The hotly anticipated book from “one of the all-time pop-culture greats” (New York magazine) that chronicles her shocking life and unyielding determination to not only survive but achieve her dreams.
Julia Fox is a multidisciplinary artist. She’s had a fashion label, published art books, and held numerous exhibitions in New York and Los Angeles. She inspired the character in her break out role in the Safdie Brothers’ Uncut Gems and has acted in numerous films since. She’s a strong advocate for sustainability and a do-it-yourself attitude. She cohosts a podcast called Forbidden Fruits. She is a single mom and currently lives in New York City with her son Valentino.

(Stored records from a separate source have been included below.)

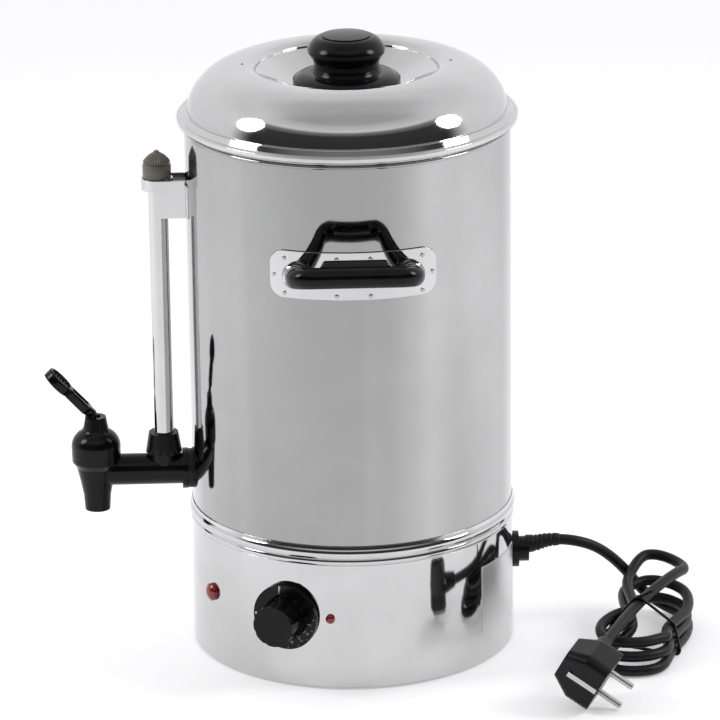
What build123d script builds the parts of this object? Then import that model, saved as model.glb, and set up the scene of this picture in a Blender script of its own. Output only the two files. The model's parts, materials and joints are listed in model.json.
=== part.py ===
from build123d import *
import os
from math import asin, cos, degrees, pi, radians, sin, sqrt, tan

# Hot water urn. Millimetres, +Z up. The tank's axis is Z and the worktop is z = 0.
# The front handle is on +X, the tap and sight gauge on -Y, the mains cord on +Y.

# ---- driving dimensions ----
sheet = 0.8
seat_gap = 0.05          # between pieces that are fitted without moving
run_gap = 0.05           # radial clearance of pins and shafts
free_gap = 0.4           # between pieces that pass each other

tank_r = 118.0
rim_z = 398.3
rim_bead = 1.6
rim_bead_pitch = 2.95
tank_floor_z = 113.0
tank_floor_t = 1.0
floor_dish = 3.0
floor_dish_r = 40.0
floor_hem = 9.0
tank_tail = 6.0

skirt_step = 1.1
skirt_bottom = 2.0
skirt_top = 96.0
skirt_lip = 7.0
seam_h = 14.6
seam_bulge = 2.4
seam_small_bulge = 1.9
seam_small_h = 4.6
seam_big_h = 7.4

lid_lip_over = 5.3
lid_lip_h = 3.7
lid_step_over = 2.5
lid_step_top_over = 0.5
lid_step_h = 7.7
dome_in = 43.0
dome_drop = 3.4
dome_reach = 41.2
dome_rise = 36.7
well_rim = 9.5
well_rim_drop = 5.0
well_r = 40.0
well_depth = 18.4
lid_play = 0.8
lid_ring_depth = 12.3
vent_r = 1.5
vent_in = 43.0

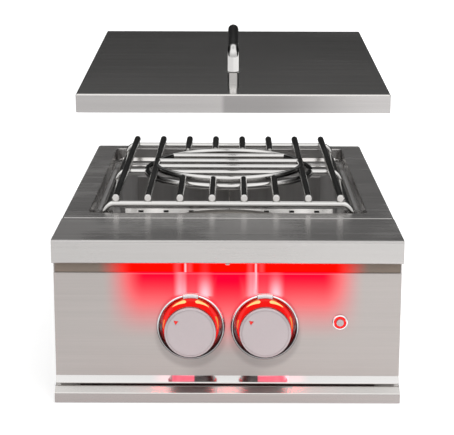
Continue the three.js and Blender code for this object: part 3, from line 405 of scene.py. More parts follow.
def place_of(tree):
    """Sideways and upward place on the object, in metres."""
    place = node(tree, "ShaderNodeTexCoord").outputs["Object"]
    parts = node(tree, "ShaderNodeSeparateXYZ", {0: place})
    return parts.outputs["X"], parts.outputs["Z"]


def metres(lengths):
    return [length * METRE for length in lengths]


def beside(tree, x, centre):
    """How far a place is to either side of a centre line."""
    return math_node(tree, "ABSOLUTE", math_node(tree, "SUBTRACT", x, centre * METRE))


WASH_CENTRE, WASH_FULL, WASH_SIDE = 7.5, 110, 164
WASH_TOP, WASH_FOOT, MIDDLE_FOOT, MIDDLE_TOP = 44, 134, 156, 52
KNOB_SIDES, SHADE_DEPTH, SHADE_EDGE, KNOB_SHADE = (-45.5, 46.5), 122, (41, 48), 0.8
BETWEEN_KNOBS, MIDDLE_REACH, BETWEEN_REACH = 0.5, (12, 45), (20, 70)
BETWEEN_TOP, BETWEEN_FOOT, BETWEEN_SHADE = 145, 120, 0.88
RIM_DEPTH, RIM_HALF, RIM_LIGHT = 45.2, (0.2, 1.0), 0.16
# Pale beams: place, half width, strength at the bezel and at the lens, and how far down.
BEAMS = ((-58.6, 9.5, 0.75, 0.4, 75), (-52.6, 4, 0.35, 0.1, 75), (-27.6, 12, 1.05, 0.12, 75),
         (29.6, 9, 0.55, 0.38, 75), (35, 4.5, 0.6, 0.3, 75), (60.1, 12, 1.05, 0.12, 75),
         (35.4, 1.6, 0.2, 0.7, 66), (-43, 26, 0.07, 0.05, 75), (45, 26, 0.07, 0.05, 75))


def streaks(tree, x, z, beams, top):
    """The sum of soft upright streaks of light, from each one's foot up to the top depth."""
    total = None
    for centre, half, at_foot, at_top, foot in beams:
        across = span(tree, beside(tree, x, centre), 0, half * METRE, 1, 0)
        along = span(tree, z, below(foot) * METRE, below(top) * METRE, at_foot, at_top)
        under = span(tree, z, below(foot) * METRE, below(foot - 2) * METRE)
        beam = math_node(tree, "MULTIPLY", math_node(tree, "MULTIPLY", across, along), under)
        total = beam if total is None else math_node(tree, "ADD", total, beam)
    return total


def lamp_wash_group():
    """Red light that falls off down and to both sides, pale beams above both bezels, and the
    soft shade under both knobs."""
    tree, given, out = new_group("lamp_wash", [
        ("Steel", "NodeSocketColor", (0.6, 0.6, 0.6, 1)),
        ("Red", "NodeSocketColor", (0.8, 0.001, 0.035, 1)),
        ("Beam", "NodeSocketColor", (0.3, 0.55, 0.6, 1)),
    ], [("Color", "NodeSocketColor"), ("Light", "NodeSocketColor")])
    x, z = place_of(tree)
    side = span(tree, beside(tree, x, WASH_CENTRE), WASH_FULL * METRE, WASH_SIDE * METRE, 1, 0)
    down = span(tree, z, below(WASH_FOOT) * METRE, below(WASH_TOP) * METRE)
    off_middle = beside(tree, x, BETWEEN_KNOBS)
    middle = math_node(
        tree, "MULTIPLY", span(tree, off_middle, *metres(MIDDLE_REACH), 1, 0),
        span(tree, z, below(MIDDLE_FOOT) * METRE, below(MIDDLE_TOP) * METRE))
    mask = math_node(tree, "MAXIMUM", math_node(tree, "MULTIPLY", side, down), middle)
    rest = math_node(tree, "SUBTRACT", 1.0, mask)
    tint = node(tree, "ShaderNodeCombineColor", {0: 1.0, 1: rest, 2: rest})
    colour = blend_colours(tree, 1.0, given.outputs["Steel"], tint.outputs[0], "MULTIPLY")
    shade = 1.0
    for knob in KNOB_SIDES:
        off_x = math_node(tree, "SUBTRACT", x, knob * METRE)
        off_z = math_node(tree, "SUBTRACT", z, below(SHADE_DEPTH) * METRE)
        out_by = math_node(tree, "SQRT", math_node(
            tree, "ADD", math_node(tree, "MULTIPLY", off_x, off_x),
            math_node(tree, "MULTIPLY", off_z, off_z)))
        shade = math_node(tree, "MULTIPLY", shade,
                          span(tree, out_by, *metres(SHADE_EDGE), KNOB_SHADE, 1))
    between = math_node(
        tree, "MULTIPLY", span(tree, off_middle, *metres(BETWEEN_REACH), 1, 0),
        span(tree, z, below(BETWEEN_FOOT) * METRE, below(BETWEEN_TOP) * METRE, 0, 1))
    shade = math_node(tree, "MULTIPLY", shade, span(tree, between, 0, 1, 1, BETWEEN_SHADE))
    tree.links.new(toned(tree, colour, shade), out.inputs["Color"])
    red = blend_colours(tree, mask, (0, 0, 0, 1), given.outputs["Red"])
    beams = streaks(tree, x, z, BEAMS, WASH_TOP)
    off_rim = beside(tree, z, below(RIM_DEPTH))
    rim = math_node(tree, "MULTIPLY", span(tree, off_rim, *metres(RIM_HALF), RIM_LIGHT, 0), mask)
    beams = math_node(tree, "ADD", beams, rim)
    light = blend_colours(tree, beams, red, given.outputs["Beam"], "ADD")
    tree.links.new(light, out.inputs["Light"])
    return tree


def foot_shade_group():
    """Polished metal that darkens downwards, as it mirrors the floor's shade below."""
    tree, given, out = new_group("foot_shade", [
        ("Metal", "NodeSocketColor", (0.8, 0.8, 0.8, 1)),
        ("Bright Above", "NodeSocketFloat", 0.1), ("Dark Below", "NodeSocketFloat", 0.06),
        ("Share Left", "NodeSocketFloat", 0.3),
    ], [("Color", "NodeSocketColor")])
    z = place_of(tree)[1]
    level = span(tree, z, given.outputs["Dark Below"], given.outputs["Bright Above"],
                 given.outputs["Share Left"], 1.0)
    tree.links.new(toned(tree, given.outputs["Metal"], level), out.inputs["Color"])
    return tree


# Red patches that the polished foot shows below the knobs: from, to, softness, strength.
FOOT_PATCHES = ((-70, -40, 2.5, 1.0), (37, 78, 2.5, 1.0), (-98, -40, 22, 0.3),
                (37, 106, 22, 0.3))
FOOT_GLOW_TOP, FOOT_GLOW_LOW = 182.5, 184.5


def foot_glow_group():
    """The dials' red light on the polished foot, under the outer half of each knob."""
    tree, given, out = new_group("foot_glow", [
        ("Glow", "NodeSocketColor", (0.9, 0.1, 0.17, 1)),
        ("Top", "NodeSocketFloat", 0.03), ("Foot", "NodeSocketFloat", 0.02),
    ], [("Light", "NodeSocketColor")])
    x, z = place_of(tree)
    total = 0.0
    for start, end, soft, strength in FOOT_PATCHES:
        left = span(tree, x, start * METRE, (start + soft) * METRE)
        right = span(tree, x, (end - soft) * METRE, end * METRE, strength, 0)
        total = math_node(tree, "ADD", total, math_node(tree, "MULTIPLY", left, right))
    upper = span(tree, z, given.outputs["Foot"], given.outputs["Top"])
    tree.links.new(blend_colours(tree, math_node(tree, "MULTIPLY", total, upper, True),
                                 (0, 0, 0, 1), given.outputs["Glow"]), out.inputs["Light"])
    return tree


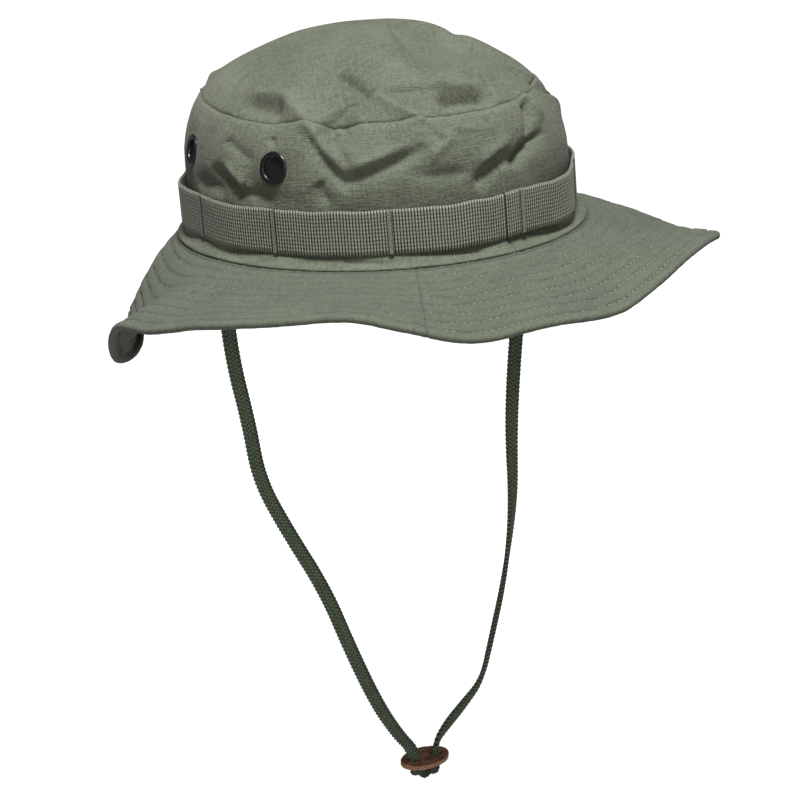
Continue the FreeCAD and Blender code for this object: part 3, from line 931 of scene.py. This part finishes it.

# %% [markdown]
# ## Chin cord
#
# The cord is a flat braid of sixteen strands: eight wind one way round a soft core and
# eight the other way, each passing over two and under two, which draws the columns of
# little V shapes. Every strand is a tube here. A braid is easy once its places round the
# flat section are worked out by one function and the over and under by one cosine.
#
# The line of each cord is a NURBS spline through a short list of points. The
# strands follow points read back from that spline.

# %% Routes of the two halves of the cord
cord_exit_x, cord_exit_z = 90.2, -1.5
hole_x = 6.5                # the toggle's two holes, either side of its middle
tail_ends = (-281.6, -285.4)
cord_routes = {
    "left": ((-90.2, 0, -1.5), (-93.4, -0.8, -19), (-92.5, -1.5, -50), (-86.5, -0.8, -82),
             (-83.0, 0.6, -111), (-69.5, 1.6, -140), (-50.5, 1.0, -177),
             (-40.0, -0.4, -210), (-27.5, -1.2, -243), (-15.5, -0.5, -264),
             (-6.5, 0, -275.0), (-6.5, 0, -283.6)),
    "right": ((90.2, 0, -1.5), (89.0, 0.8, -20), (83.5, 1.6, -50), (75.0, 0.6, -88),
              (68.8, -0.8, -124), (66.8, -1.6, -160), (58.5, -0.6, -199),
              (47.5, 0.6, -231), (40.0, 0.9, -251), (26.5, 0.6, -260.5),
              (14.2, 0.2, -268.5), (6.5, 0, -275.8), (6.5, 0, -283.6))}
# turn of the flat braid, in degrees, at shares of its length
cord_turns = {"left": ((0, 0), (0.12, -28), (0.3, -40), (0.55, -30), (0.8, -38), (1, -60)),
              "right": ((0, 0), (0.1, -35), (0.3, -30), (0.5, 10), (0.64, 52), (0.8, 55),
                        (0.92, 20), (1, 60))}


def spline_points(name, route):
    """Points of the smooth line with the route's points as its control points."""
    curve = bpy.data.curves.new(name, "CURVE")
    curve.dimensions = "3D"
    curve.resolution_u = 32
    spline = curve.splines.new("NURBS")
    spline.points.add(len(route) - 1)
    for point, place in zip(spline.points, route):
        point.co = (*[v * mm for v in place], 1)
    spline.order_u = 3
    spline.use_endpoint_u = True
    holder = bpy.data.objects.new(name, curve)
    line = bpy.data.meshes.new_from_object(holder)
    points = np.array([v.co for v in line.vertices]) / mm
    bpy.data.objects.remove(holder)
    bpy.data.curves.remove(curve)
    bpy.data.meshes.remove(line)
    return points


# %% Braid
strands, turn_length = 8, 17.6
flat_half, round_r = 2.32, 0.6
over_under = 0.34
strand_width, strand_thickness = 1.32, 0.85
# Painted light: how lit each of a strand's six sides is painted, with the sides turned into the
# braid in painted shade.
strand_light = (0.3, 1.0, 1.0, 0.3, 0.0, 0.0)    # how open each side of a strand lies


def flat_ring(place, roundness):
    """Across, thickness and outward direction at a place from 0 to 1 round the section.

    The section goes from flat to round at the same length of its outline.
    """
    total = 4 * flat_half + math.tau * round_r
    flat = flat_half * (1 - roundness)
    bow_r = (total - 4 * flat) / math.tau
    s = (place % 1) * total
    half = s >= total / 2
    s = np.where(half, s - total / 2, s)
    a = np.clip(s, 0, 2 * flat) - flat
    turn = np.clip((s - 2 * flat) / bow_r, 0, math.pi)
    out_a, out_b = np.sin(turn), np.cos(turn)
    side = np.where(half, -1.0, 1.0)
    return (side * (a + bow_r * out_a), side * bow_r * out_b,
            side * out_a, side * out_b)


def tube(points, facing, width, thickness, sides=6):
    """Points and faces of a flattened tube along a line."""
    along = unit(np.gradient(points, axis=0))
    across = unit(np.cross(along, facing))
    outward = np.cross(across, along)
    turn = np.linspace(0, math.tau, sides, endpoint=False)
    made = (points[:, None]
            + across[:, None] * (np.cos(turn) * width / 2)[None, :, None]
            + outward[:, None] * (np.sin(turn) * thickness / 2)[None, :, None])
    i = np.arange(len(points) - 1)[:, None] * sides
    j = np.arange(sides)[None, :]
    after = (j + 1) % sides
    quads = np.stack([i + j, i + after, i + sides + after, i + sides + j], -1)
    last = (len(points) - 1) * sides
    caps = np.array([np.arange(sides)[::-1], last + np.arange(sides)])
    return made.reshape(-1, 3), quads.reshape(-1, 4), caps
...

Joey Soloway is an award-winning writer, director, producer, and LGBT activist. Soloway is the creator of the groundbreaking Amazon original series Transparent. Over the course of its five-season run, Transparent” received 24 Emmy nominations and eight Emmy awards — including two for Solowayʼs directing – as well as two Golden Globes. Soloway launched their arts career in Chicago’s Off-Loop theatre movement in the 1990s, creating the underground hit The Real Live Brady Bunch. Other TV and film credits include: Six Feet Under, I Love Dick, Grey’s Anatomy, United States of Tara and Afternoon Delight, which premiered at the 2013 Sundance Film Festival. Soloway is co-writer and producer of stage play A Transparent Musical. They are adapting the book The Ethical Slut, developing a comedic travel series called The Godyssey and The South Commons Experiment a personal documentary investigating what it meant to grow up in a “racial utopia”. Soloway launched The Disruptors Fellowship, a program supporting emerging television writers of color who identify as transgender, non-binary, disabled, and/or undocumented/ formerly undocumented.
Julia Fox is famous for many things: her captivating acting, such as her breakout role in the film Uncut Gems; her trendsetting style, including bleached eyebrows, exaggerated eyeshadow, and cutout dresses; her mastery of social media, where she entertains and educates her millions of followers. But all these share the trait for which she is most famous: unabashedly and unapologetically being herself.
This commitment to authenticity has never been more on display than in Down the Drain. Fox recounts her turbulent path: her parents’ volatile relationship that divided her childhood between Italy and New York City and left her largely raising herself; a possessive and abusive drug-dealing boyfriend whose torment continued even from within Rikers Island; her own trips to jail as well as to a psychiatric hospital; her work as a dominatrix that led to a complicated entanglement with a sugar daddy; a heroin habit that led to New Orleans trap houses and that she would kick only after the fatal overdose of her best friend; her own near-lethal overdoses and the deaths of still more friends from drugs and suicide; an emotionally explosive, tabloid-dominating romance with a figure she dubs “The Artist”; a whirlwind, short-lived marriage and her trials as a single parent striving to support her young son. Yet as extraordinary as her story is, its universality is what makes it so powerful. Fox doesn’t just capture her improbable evolution from grade-school outcast to fashion-world icon, she captures her transition from girlhood to womanhood to motherhood. Family and friendship, sex and death, violence and love, money and power, innocence and experience—it’s all in her memoir, in raw, remarkable and riveting detail.